Notably, Human Rights Watch has implicated China countless times, condemning Xi Jinping’s Administration for their breach of international human rights laws. Typing “Human rights for Uyghurs in China” results in a wide range of journalistic coverage, attempting to uncover further details on China’s actions. The (admittedly, late) United Nations (UN) Human Rights’ 2022 report on human rights concerns in Xinjiang has confirmed the allegations against China for “serious human rights violations” and “suspicious deaths” in re-education centers “may constitute… crimes against humanity.” Containing sections identifying governmental abuses of power, the report details religious expression, privacy, freedom of mobility, reproductive rights, and employment and labour issues in Xinjiang. While the UN report makes no mention of the term “genocide,” its publication successfully rose global awareness and recognition of the attempt to eliminate Uyghurs from Xinjiang. 

Zhang Jun, China’s ambassador to the UN has since announced that the report is in complete malintent; “its purpose definitely is to undermine China’s stability and obstruct China’s development.” Liu Yuyin, China’s spokesperson to Geneva further argued that Michelle Bachelet (former High Commissioner for the UN Human Rights Branch)  and any UN organizations should avoid interfering in China’s internal affairs. With the plethora of Foreign Ministers and internationally-recognized groups crafting careful political statements advocating for the immediate attention towards returning human rights to the region, Beijing appears to be in what is now a slippery slope for answering long-coming questions on their horrific practices. 

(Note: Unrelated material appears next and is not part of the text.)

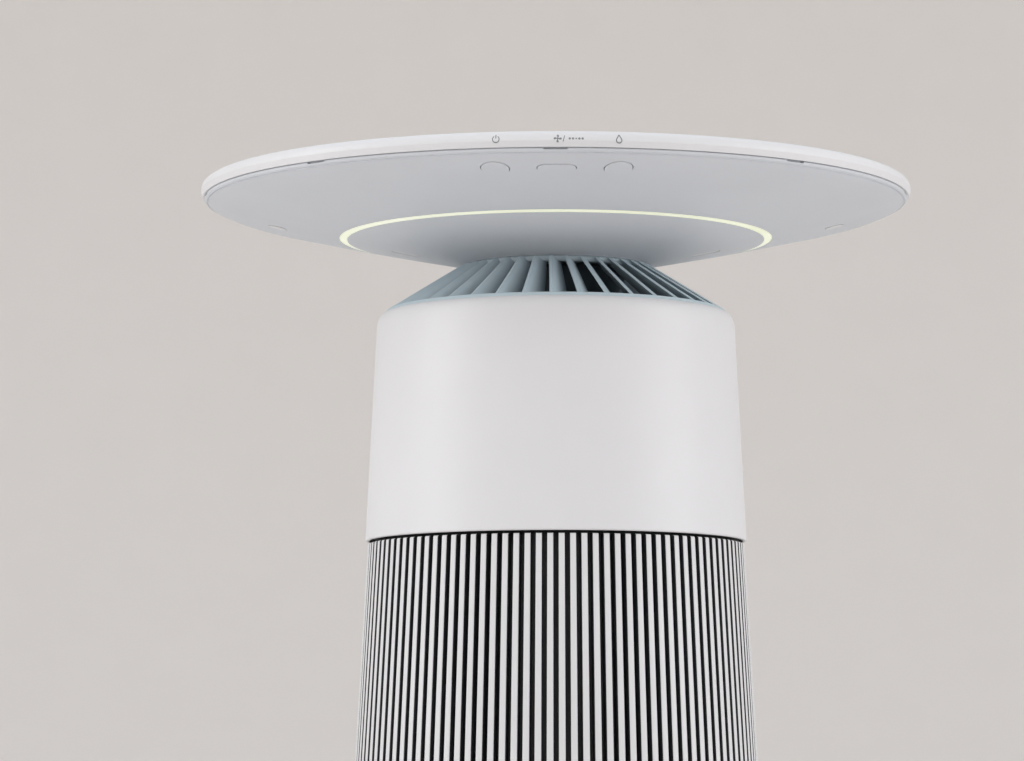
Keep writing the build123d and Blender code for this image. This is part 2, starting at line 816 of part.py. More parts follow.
with BuildPart() as filter_media:
    pleat_turn = 180.0 / PLEATS
    crest, root = FILTER_RADIUS - 2.4, FILTER_BORE + 7.0
    sheet = 1.6
    outside = [
        polar(crest if index % 2 == 0 else root + sheet, index * pleat_turn) for index in range(2 * PLEATS)
    ]
    inside = [
        polar(crest - sheet * 5 if index % 2 == 0 else root, index * pleat_turn)
        for index in range(2 * PLEATS)
    ]
    with BuildSketch(Plane.XY.offset(FILTER_BOTTOM + 3)):
        with BuildLine():
            Polyline(*outside, close=True)
        make_face()
        with BuildLine():
            Polyline(*inside, close=True)
        make_face(mode=Mode.SUBTRACT)
    extrude(amount=FILTER_TOP - FILTER_BOTTOM - 6)
save(filter_media, "filter_media")

with BuildPart() as filter_carbon:
    tube(FILTER_BORE, FILTER_BORE + 6, FILTER_BOTTOM + 3, FILTER_TOP - 3)
save(filter_carbon, "filter_carbon")

with BuildPart() as filter_mesh:
    tube(FILTER_RADIUS - 1.6, FILTER_RADIUS - 0.4, FILTER_BOTTOM + 3, FILTER_TOP - 3)
save(filter_mesh, "filter_mesh")

with BuildPart() as filter_pull_tab:
    with BuildSketch(Plane.XY.offset(FILTER_TOP)):
        with Locations((0, 88)):
            RectangleRounded(34, 34, 6)
        with Locations((0, 97)):
            SlotOverall(18, 7, mode=Mode.SUBTRACT)
        with Locations((0, 70)):
            Rectangle(60, 40, mode=Mode.SUBTRACT)
    extrude(amount=1.4)
save(filter_pull_tab, "filter_pull_tab")


# ---- Slatted grilles ----

def body_layer(low, high, outer, inner, first, arc, mode=Mode.ADD):
    """Band of the tapered body, between two depths behind its face."""
    turned(
        (body_radius(low) - inner, low),
        (body_radius(low) - outer, low),
        (body_radius(high) - outer, high),
        (body_radius(high) - inner, high),
        start=first,
        arc=arc,
        mode=mode,
    )


def cut_gaps(first, slats, low):
    """Cut the gaps between the slats, from a height upwards."""
    high = SLAT_TOP + 1.0
    with BuildPart() as gap:
        with BuildSketch(upright_plane(0)):
            with BuildLine():
                Polyline(
                    (body_radius(low) - SLAT_DEPTH, low),
                    (body_radius(low) + 4, low),
                    (body_radius(high) + 4, high),
                    (body_radius(high) - SLAT_DEPTH, high),
                    close=True,
                )
            make_face()
        extrude(amount=SLAT_GAP / 2, both=True)
    return [
        gap.part.moved(Location((0, 0, 0), (0, 0, first + index * PITCH)))
        for index in range(slats + 1)
    ]


FOOT_BAND = 7.0


def slat_faces(first, slats, bottom):
    """White outer faces of the slats, joined by a band at their feet."""
    with BuildPart() as faces:
        body_layer(bottom, SLAT_TOP, 0.0, FACE_DEPTH, first, slats * PITCH)
        add(cut_gaps(first, slats, bottom + FOOT_BAND), mode=Mode.SUBTRACT)
    return faces


def slat_ribs(first, slats, bottom):
    """Dark ribs that carry the faces, tied together by hoops behind them."""
    arc = slats * PITCH
    hoops = [(bottom, bottom + FOOT_BAND), (154.0, 160.0), (280.0, 286.0), (SLAT_TOP - 9.0, SLAT_TOP - 1.0)]
    with BuildPart() as ribs:
        body_layer(bottom, SLAT_TOP - 0.6, FACE_DEPTH, SLAT_DEPTH, first, arc)
        for low, high in hoops:
            body_layer(low, high, SLAT_DEPTH - 0.1, SLAT_DEPTH + HOOP_DEPTH, first, arc)
        add(cut_gaps(first, slats, bottom + FOOT_BAND), mode=Mode.SUBTRACT)
    return ribs


REAR_START = 90.0 - REAR_SLATS * PITCH / 2
FRONT_START = 90.0 + REAR_SLATS * PITCH / 2
FRONT_SLATS = SLAT_COUNT - REAR_SLATS

front_slats = slat_faces(FRONT_START, FRONT_SLATS, BASE_TOP)
save(front_slats, "front_slats")

front_grille = slat_ribs(FRONT_START, FRONT_SLATS, BASE_TOP)
save(front_grille, "front_grille")

GRIP_ANGLE = 8 * PITCH
GRIP_LOW, GRIP_HIGH = 360.0, 390.0
GRIP_DEPTH = 6.0
rear_faces = slat_faces(REAR_START, REAR_SLATS, SLAT_BOTTOM)
rear_ribs = slat_ribs(REAR_START, REAR_SLATS, SLAT_BOTTOM)

with BuildPart() as rear_slats:
    add(rear_faces.part)
    # finger recess
    body_layer(GRIP_LOW, GRIP_HIGH, -5, GRIP_DEPTH, 90 - GRIP_ANGLE / 2, GRIP_ANGLE, mode=Mode.SUBTRACT)
save(rear_slats, "rear_slats")

with BuildPart() as rear_grille:
    add(rear_ribs.part)
    body_layer(GRIP_LOW, GRIP_HIGH, -5, GRIP_DEPTH, 90 - GRIP_ANGLE / 2, GRIP_ANGLE, mode=Mode.SUBTRACT)
    # blocks that hold the catch magnets
    with BuildSketch(Plane.XY.offset(340)):
        with Locations((108, 44), (-108, 44)):
            Rectangle(18, 4)
    extrude(amount=14)
    for start in (REAR_START, 180 - REAR_START - PITCH * 1.5):
        body_layer(338, 356, SLAT_DEPTH - 0.1, SLAT_DEPTH + HOOP_DEPTH, start, PITCH * 1.5)
save(rear_grille, "rear_grille")

with BuildPart() as cover_grip:
    turned(
        (body_radius(356) - SLAT_DEPTH - 2.4, 356),
        (body_radius(356) - SLAT_DEPTH, 356),
        (body_radius(394) - SLAT_DEPTH, 394),
        (body_radius(394) - SLAT_DEPTH - 2.4, 394),
        start=90 - GRIP_ANGLE / 2 - 1.5,
        arc=GRIP_ANGLE + 3,
    )
save(cover_grip, "cover_grip")


def mesh_screen(first, arc):
    """Thin dust screen inside the hoops."""
    low, high = 42.0, 404.0
    turned(
        (body_radius(low) - 12.2, low),
        (body_radius(low) - 11.2, low),
        (body_radius(high) - 11.2, high),
        (body_radius(high) - 12.2, high),
        start=first,
        arc=arc,
    )


with BuildPart() as front_mesh:
    mesh_screen(FRONT_START + 1, FRONT_SLATS * PITCH - 2)
save(front_mesh, "front_mesh")

with BuildPart() as rear_mesh:
    mesh_screen(REAR_START + 3, REAR_SLATS * PITCH - 6)
save(rear_mesh, "rear_mesh")

with BuildPart() as frame_magnets:
    with BuildSketch(Plane.XZ.offset(-35.5)):
        with Locations((106.2, 347), (-106.2, 347)):
            Circle(4.5)
    extrude(amount=-3)
save(frame_magnets, "frame_magnets")

with BuildPart() as cover_magnets:
    with BuildSketch(Plane.XZ.offset(-39)):
        with Locations((106.2, 347), (-106.2, 347)):
            Circle(4.5)
    extrude(amount=-3)
save(cover_magnets, "cover_magnets")

# ---- Base ----

with BuildPart() as base_shell:
    foot_radius = body_radius(BASE_BOTTOM)
    turned(
        (foot_radius - BASE_WALL, BASE_BOTTOM),
        (foot_radius - 2.5, BASE_BOTTOM),
        (foot_radius - 0.7, BASE_BOTTOM + 0.8),
        (foot_radius, BASE_BOTTOM + 2.6),
        (body_radius(BASE_TOP), BASE_TOP - 0.8),
        (body_radius(BASE_TOP) - 0.8, BASE_TOP),
        (SKIRT_RADIUS - 5, BASE_TOP),
        (SKIRT_RADIUS - 5, BASE_TOP - 3),
        (body_radius(BASE_TOP) - BASE_WALL, BASE_TOP - 3),
    )
    with BuildSketch(Plane.XY.offset(BASE_TOP - 3)):
        with PolarLocations(SKIRT_RADIUS, 6, start_angle=30):
            Circle(2.0)
    extrude(amount=3, mode=Mode.SUBTRACT)
    # window for the power inlet, at the back
    with BuildSketch(Plane.XZ.offset(-140)):
        with Locations((0, 18)):
            RectangleRounded(26, 14, 3)
    extrude(amount=-20, mode=Mode.SUBTRACT)
save(base_shell, "base_shell")

with BuildPart() as base_plate:
    tube(0.0, foot_radius - BASE_WALL - 0.2, BASE_BOTTOM, BASE_BOTTOM + 3)
save(base_plate, "base_plate")

with BuildPart() as feet:
    with BuildSketch():
        with PolarLocations(126, 5, start_angle=FRONT):
            Circle(12)
    extrude(amount=BASE_BOTTOM)
    fillet(feet.edges().group_by(Axis.Z)[0], 1.2)
save(feet, "feet")

with BuildPart() as power_inlet:
    with BuildSketch(Plane.XZ.offset(-128)):
        with Locations((0, 18)):
            RectangleRounded(25.6, 13.6, 2.8)
    extrude(amount=-22.5)
    with BuildSketch(Plane.XZ.offset(-150.5)):
        with Locations((-3.6, 18), (3.6, 18)):
            Circle(4.4)
    extrude(amount=14, mode=Mode.SUBTRACT)
    with BuildSketch(Plane.XZ.offset(-136)):
        with Locations((-3.6, 18), (3.6, 18)):
            Circle(1.2)
    extrude(amount=-11)
save(power_inlet, "power_inlet")

with BuildPart() as power_supply:
    with BuildSketch(Plane.XY.offset(14)):
        with Locations((0, 55)):
            RectangleRounded(130, 80, 3)
    extrude(amount=1.6)
    with BuildSketch(Plane.XY.offset(BASE_BOTTOM + 3)):
        with Locations((0, 55)):
            with GridLocations(118, 68, 2, 2):
                Circle(3)
    extrude(amount=7)
    with BuildSketch(Plane.XY.offset(15.6)):
        with Locations((-20, 55)):
            Rectangle(34, 28)
        with Locations((30, 40), (30, 58), (30, 76)):
            Circle(8)
        with Locations((-50, 70)):
            Rectangle(16, 30)
    extrude(amount=16)
save(power_supply, "power_supply")

with BuildPart() as base_screws:
    with BuildSketch(Plane.XY.offset(BASE_TOP - 3)):
        with PolarLocations(SKIRT_RADIUS, 6, start_angle=30):
            Circle(3.4)
    extrude(amount=-2)
    with BuildSketch(Plane.XY.offset(BASE_TOP - 3)):
        with PolarLocations(SKIRT_RADIUS, 6, start_angle=30):
            Circle(1.6)
    extrude(amount=13)
save(base_screws, "base_screws")
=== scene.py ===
import json
from math import ceil, cos, pi, radians, sin, sqrt, tau

import bmesh
import bpy
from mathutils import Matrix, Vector


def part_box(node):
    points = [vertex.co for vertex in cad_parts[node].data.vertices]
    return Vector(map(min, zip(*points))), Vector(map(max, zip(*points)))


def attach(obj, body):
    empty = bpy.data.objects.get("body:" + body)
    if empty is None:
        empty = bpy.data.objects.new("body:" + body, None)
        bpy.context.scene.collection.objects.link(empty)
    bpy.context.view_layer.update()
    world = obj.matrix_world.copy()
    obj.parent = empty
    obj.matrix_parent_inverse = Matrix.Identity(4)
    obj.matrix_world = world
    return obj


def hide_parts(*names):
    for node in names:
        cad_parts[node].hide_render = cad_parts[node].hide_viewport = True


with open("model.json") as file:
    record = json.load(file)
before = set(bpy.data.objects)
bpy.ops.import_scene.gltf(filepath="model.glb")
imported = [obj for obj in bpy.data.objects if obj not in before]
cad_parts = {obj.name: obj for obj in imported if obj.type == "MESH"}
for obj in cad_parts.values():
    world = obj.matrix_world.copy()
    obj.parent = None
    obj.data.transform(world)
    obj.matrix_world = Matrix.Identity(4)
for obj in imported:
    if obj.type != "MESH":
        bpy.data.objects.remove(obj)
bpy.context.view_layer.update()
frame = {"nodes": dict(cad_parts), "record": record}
nodes = frame["nodes"]

MM = 0.001

# ---- Sizes ----

# read from the frame
TOP_LOW, TOP_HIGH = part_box("table_top")
DISC_RADIUS = TOP_HIGH.x
FRONT_LOW, FRONT_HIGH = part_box("front_slats")
REAR_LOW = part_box("rear_slats")[0]
SLAT_TOP = FRONT_HIGH.z

# cone of the outlet's vanes, and how far in the painted shade on them deepens
VANE_FOOT, VANE_HEAD = 579 * MM, 611 * MM
OUTLET_FOOT_RADIUS, OUTLET_HEAD_RADIUS = 119 * MM, 67.2 * MM
VANE_PAINTED_SHADE_DEPTH = 24 * MM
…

China is responsible for upholding conventions outlined in Convention on the Punishment of the Crime of Genocide (1948) and the UN Declaration on Human Rights. Further, they are obligated to provisions outlined in international law, for responding to accusations of crimes against humanity, and should be available to respond to — rather than wholly reject— questioning. So far, they have failed to do so. The international community has failed to place significant pressure in order to provide upheaval of China’s practices. Despite damning evidence and firsthand accounts attesting to the current claims of abuse and genocide, the status quo has not been disrupted and the situation in Xinjiang persists. China’s partnerships have not been affected. Unfortunately, it is clear that should conditions persist, the international community has little influence without taking drastic measures– say, direct intervention. China does not take these accusations lightly, so one can only imagine what reaction would be prompted should foreign interference on Xinjiang’s soil occurs. For over a decade, the world has known about the situation. Yet, how has it taken over a decade for interference? China’s state structure and principles of non-intervention have seemed to extend, creating a fortress that appears impenetrable to foreigners.